Exercise objective → Quote exactly and only this range of lines in the data below: the line that holds "Continue the three.js" to the line that holds "flat = np.concatenate([top, under])", both included.
↓↓↓
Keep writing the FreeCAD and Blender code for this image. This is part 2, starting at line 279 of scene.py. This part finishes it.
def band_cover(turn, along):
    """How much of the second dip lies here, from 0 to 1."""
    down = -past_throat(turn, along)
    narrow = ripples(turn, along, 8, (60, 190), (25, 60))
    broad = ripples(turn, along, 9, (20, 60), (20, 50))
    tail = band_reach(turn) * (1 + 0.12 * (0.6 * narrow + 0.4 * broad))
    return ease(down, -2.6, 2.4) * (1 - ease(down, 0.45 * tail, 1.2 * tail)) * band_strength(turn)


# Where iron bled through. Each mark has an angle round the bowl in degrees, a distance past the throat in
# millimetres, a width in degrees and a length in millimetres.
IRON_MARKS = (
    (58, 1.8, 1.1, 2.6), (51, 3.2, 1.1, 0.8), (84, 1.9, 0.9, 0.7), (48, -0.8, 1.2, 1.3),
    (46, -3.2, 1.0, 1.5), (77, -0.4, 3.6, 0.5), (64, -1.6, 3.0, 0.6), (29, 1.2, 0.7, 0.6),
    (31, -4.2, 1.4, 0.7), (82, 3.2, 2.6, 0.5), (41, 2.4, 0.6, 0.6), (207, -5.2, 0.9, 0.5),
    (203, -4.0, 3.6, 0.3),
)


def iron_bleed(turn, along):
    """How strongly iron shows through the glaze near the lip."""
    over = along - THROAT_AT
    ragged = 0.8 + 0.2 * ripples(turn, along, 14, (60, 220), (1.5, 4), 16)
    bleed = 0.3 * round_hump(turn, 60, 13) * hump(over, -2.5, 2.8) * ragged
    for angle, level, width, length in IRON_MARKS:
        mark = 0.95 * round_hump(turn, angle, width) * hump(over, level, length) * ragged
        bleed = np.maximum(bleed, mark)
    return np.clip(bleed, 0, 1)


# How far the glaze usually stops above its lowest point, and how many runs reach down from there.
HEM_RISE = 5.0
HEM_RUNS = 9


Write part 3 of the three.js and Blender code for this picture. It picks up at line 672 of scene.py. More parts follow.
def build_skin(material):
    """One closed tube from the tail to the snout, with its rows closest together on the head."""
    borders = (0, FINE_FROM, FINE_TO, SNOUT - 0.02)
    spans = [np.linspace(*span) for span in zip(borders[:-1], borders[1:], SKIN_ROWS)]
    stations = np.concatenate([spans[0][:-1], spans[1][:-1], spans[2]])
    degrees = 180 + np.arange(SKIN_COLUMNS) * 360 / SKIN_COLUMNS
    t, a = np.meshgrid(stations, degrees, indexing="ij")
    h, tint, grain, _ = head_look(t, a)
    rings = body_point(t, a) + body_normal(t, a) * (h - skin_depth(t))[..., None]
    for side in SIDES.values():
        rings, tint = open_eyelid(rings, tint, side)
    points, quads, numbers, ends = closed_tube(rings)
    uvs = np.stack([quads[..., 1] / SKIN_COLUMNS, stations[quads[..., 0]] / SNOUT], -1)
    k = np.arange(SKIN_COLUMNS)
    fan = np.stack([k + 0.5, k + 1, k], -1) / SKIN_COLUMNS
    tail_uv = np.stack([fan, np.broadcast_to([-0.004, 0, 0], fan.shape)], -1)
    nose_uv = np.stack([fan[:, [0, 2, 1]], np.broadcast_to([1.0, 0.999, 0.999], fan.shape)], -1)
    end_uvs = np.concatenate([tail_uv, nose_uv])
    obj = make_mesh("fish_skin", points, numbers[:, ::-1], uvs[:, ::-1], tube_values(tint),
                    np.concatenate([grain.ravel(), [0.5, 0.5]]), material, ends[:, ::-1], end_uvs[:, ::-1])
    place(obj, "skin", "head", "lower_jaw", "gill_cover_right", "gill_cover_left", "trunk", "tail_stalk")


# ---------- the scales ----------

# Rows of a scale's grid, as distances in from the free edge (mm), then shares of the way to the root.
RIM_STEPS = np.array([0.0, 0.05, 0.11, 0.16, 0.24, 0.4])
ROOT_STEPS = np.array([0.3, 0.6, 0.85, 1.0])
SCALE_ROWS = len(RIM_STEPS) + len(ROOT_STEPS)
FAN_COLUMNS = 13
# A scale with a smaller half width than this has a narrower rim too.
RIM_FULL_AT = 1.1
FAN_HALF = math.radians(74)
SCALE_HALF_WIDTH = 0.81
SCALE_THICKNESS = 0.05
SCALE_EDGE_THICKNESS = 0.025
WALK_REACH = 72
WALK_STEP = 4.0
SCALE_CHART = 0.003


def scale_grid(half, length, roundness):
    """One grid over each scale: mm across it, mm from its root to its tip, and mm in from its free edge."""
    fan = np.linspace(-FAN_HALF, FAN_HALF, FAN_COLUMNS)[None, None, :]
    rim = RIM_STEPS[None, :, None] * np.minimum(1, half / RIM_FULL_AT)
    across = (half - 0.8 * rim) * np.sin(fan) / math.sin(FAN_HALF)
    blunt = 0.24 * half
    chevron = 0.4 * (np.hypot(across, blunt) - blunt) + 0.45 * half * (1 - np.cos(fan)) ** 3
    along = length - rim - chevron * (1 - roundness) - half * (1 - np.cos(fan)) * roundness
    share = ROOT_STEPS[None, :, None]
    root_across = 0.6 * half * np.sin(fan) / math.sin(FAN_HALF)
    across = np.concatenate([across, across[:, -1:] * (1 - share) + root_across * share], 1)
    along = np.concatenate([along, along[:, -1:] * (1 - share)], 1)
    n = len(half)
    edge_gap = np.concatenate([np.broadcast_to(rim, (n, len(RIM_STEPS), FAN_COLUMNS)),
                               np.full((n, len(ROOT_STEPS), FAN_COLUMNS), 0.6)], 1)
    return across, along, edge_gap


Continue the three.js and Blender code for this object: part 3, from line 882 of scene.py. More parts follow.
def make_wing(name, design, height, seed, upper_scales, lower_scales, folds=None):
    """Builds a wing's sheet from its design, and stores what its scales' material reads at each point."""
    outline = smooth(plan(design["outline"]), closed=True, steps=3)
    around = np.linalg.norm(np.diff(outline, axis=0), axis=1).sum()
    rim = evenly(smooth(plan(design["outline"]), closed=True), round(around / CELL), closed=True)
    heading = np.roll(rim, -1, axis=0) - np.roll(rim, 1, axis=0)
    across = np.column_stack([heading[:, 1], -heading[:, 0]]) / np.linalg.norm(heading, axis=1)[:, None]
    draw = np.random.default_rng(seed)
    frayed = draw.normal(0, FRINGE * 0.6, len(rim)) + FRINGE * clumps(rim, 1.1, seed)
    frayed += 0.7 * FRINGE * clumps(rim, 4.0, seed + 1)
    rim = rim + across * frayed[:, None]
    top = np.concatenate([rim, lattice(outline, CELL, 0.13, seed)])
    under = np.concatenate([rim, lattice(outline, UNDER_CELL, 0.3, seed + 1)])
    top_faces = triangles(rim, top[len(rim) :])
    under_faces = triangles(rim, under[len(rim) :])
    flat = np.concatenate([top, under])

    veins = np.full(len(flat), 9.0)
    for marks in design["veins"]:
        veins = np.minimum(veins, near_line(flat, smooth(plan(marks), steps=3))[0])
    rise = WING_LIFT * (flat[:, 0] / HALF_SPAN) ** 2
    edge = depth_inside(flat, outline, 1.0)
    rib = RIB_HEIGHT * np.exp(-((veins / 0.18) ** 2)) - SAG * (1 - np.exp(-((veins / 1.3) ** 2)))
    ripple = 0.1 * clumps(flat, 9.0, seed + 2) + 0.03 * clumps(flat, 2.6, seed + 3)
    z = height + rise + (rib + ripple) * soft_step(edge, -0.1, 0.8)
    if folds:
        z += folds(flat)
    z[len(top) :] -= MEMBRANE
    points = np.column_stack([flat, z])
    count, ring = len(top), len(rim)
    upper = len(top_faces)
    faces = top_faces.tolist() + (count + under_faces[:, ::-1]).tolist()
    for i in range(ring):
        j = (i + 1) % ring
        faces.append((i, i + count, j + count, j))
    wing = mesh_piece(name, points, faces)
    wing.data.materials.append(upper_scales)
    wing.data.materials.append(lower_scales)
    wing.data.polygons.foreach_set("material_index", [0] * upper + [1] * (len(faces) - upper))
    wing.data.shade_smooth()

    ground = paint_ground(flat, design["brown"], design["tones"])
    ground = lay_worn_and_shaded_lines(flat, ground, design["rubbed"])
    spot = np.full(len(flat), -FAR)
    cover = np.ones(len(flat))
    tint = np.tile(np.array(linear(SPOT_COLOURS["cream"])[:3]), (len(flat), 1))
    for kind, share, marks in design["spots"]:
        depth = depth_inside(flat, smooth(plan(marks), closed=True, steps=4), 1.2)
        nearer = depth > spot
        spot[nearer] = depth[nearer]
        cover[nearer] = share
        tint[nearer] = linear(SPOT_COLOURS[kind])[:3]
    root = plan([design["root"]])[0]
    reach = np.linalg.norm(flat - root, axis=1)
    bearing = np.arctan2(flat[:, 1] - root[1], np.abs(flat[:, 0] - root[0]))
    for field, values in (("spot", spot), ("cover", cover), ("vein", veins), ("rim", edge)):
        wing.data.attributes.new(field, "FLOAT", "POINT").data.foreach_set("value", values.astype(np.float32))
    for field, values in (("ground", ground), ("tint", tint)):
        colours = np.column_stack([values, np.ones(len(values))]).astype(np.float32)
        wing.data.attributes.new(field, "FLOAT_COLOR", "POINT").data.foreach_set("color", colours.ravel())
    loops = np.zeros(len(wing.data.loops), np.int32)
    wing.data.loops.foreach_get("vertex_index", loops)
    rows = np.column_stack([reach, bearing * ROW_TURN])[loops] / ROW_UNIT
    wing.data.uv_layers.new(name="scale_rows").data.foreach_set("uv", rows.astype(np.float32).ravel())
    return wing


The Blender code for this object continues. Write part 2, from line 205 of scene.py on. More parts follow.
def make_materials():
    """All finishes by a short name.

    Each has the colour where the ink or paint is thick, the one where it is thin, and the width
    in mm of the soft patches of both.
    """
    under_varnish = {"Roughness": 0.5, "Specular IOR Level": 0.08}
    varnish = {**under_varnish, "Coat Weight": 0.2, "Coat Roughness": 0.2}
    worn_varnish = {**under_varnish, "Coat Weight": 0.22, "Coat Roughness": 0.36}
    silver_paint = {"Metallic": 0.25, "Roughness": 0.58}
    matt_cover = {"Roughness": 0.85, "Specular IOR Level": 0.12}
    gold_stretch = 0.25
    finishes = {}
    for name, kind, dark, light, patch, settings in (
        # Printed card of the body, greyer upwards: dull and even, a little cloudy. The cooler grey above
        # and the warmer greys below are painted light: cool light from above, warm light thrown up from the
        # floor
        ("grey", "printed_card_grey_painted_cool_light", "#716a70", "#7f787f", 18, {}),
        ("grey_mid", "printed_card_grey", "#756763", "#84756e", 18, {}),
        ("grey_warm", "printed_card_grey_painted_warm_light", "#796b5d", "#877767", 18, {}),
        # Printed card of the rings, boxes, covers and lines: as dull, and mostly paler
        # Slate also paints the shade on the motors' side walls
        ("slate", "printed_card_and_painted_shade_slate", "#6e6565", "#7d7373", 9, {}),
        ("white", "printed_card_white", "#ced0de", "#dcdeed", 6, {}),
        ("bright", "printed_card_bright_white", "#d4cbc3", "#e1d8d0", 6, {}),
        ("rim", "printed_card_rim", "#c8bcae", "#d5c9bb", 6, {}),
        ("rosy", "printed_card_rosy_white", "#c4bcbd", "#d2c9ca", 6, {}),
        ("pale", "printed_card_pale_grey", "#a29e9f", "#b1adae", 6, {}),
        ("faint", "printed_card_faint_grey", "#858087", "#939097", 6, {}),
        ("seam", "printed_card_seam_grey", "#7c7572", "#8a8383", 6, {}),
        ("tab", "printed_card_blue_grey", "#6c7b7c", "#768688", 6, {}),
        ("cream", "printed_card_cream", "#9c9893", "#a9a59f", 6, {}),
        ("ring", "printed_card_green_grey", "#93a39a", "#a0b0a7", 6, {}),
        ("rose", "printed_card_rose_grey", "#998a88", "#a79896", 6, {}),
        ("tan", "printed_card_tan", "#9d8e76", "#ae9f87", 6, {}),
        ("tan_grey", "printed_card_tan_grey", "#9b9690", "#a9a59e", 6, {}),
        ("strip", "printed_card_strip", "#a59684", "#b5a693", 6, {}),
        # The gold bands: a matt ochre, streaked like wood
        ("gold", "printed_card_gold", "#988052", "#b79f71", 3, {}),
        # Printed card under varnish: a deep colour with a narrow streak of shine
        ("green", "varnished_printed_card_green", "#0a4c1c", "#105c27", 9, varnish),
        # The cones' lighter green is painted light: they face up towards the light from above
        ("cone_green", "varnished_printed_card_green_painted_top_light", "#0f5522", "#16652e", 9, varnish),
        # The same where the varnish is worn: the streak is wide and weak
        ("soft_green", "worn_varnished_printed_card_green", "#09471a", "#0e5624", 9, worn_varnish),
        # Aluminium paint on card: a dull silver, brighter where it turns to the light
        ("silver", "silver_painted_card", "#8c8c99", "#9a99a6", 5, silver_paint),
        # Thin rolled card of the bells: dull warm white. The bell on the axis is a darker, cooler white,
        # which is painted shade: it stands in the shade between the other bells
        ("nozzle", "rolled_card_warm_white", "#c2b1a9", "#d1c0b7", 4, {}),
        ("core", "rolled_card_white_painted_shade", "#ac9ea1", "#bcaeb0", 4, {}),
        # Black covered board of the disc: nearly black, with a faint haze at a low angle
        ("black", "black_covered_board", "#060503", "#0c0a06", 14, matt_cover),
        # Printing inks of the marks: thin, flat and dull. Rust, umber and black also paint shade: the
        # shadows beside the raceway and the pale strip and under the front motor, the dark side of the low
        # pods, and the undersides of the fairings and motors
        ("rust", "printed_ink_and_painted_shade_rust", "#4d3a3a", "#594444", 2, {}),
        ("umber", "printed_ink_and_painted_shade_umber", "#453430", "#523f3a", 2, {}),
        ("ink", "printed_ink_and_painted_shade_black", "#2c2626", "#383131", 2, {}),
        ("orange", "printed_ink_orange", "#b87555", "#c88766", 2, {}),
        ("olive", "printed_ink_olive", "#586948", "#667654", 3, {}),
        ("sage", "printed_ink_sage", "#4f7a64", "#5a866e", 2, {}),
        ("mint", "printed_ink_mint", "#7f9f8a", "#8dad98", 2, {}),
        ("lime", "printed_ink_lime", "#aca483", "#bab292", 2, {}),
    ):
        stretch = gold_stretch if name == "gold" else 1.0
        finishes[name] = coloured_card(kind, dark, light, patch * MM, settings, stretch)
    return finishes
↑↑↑
Solution for this problem →
Continue the three.js and Blender code for this object: part 3, from line 882 of scene.py. More parts follow.
def make_wing(name, design, height, seed, upper_scales, lower_scales, folds=None):
    """Builds a wing's sheet from its design, and stores what its scales' material reads at each point."""
    outline = smooth(plan(design["outline"]), closed=True, steps=3)
    around = np.linalg.norm(np.diff(outline, axis=0), axis=1).sum()
    rim = evenly(smooth(plan(design["outline"]), closed=True), round(around / CELL), closed=True)
    heading = np.roll(rim, -1, axis=0) - np.roll(rim, 1, axis=0)
    across = np.column_stack([heading[:, 1], -heading[:, 0]]) / np.linalg.norm(heading, axis=1)[:, None]
    draw = np.random.default_rng(seed)
    frayed = draw.normal(0, FRINGE * 0.6, len(rim)) + FRINGE * clumps(rim, 1.1, seed)
    frayed += 0.7 * FRINGE * clumps(rim, 4.0, seed + 1)
    rim = rim + across * frayed[:, None]
    top = np.concatenate([rim, lattice(outline, CELL, 0.13, seed)])
    under = np.concatenate([rim, lattice(outline, UNDER_CELL, 0.3, seed + 1)])
    top_faces = triangles(rim, top[len(rim) :])
    under_faces = triangles(rim, under[len(rim) :])
    flat = np.concatenate([top, under])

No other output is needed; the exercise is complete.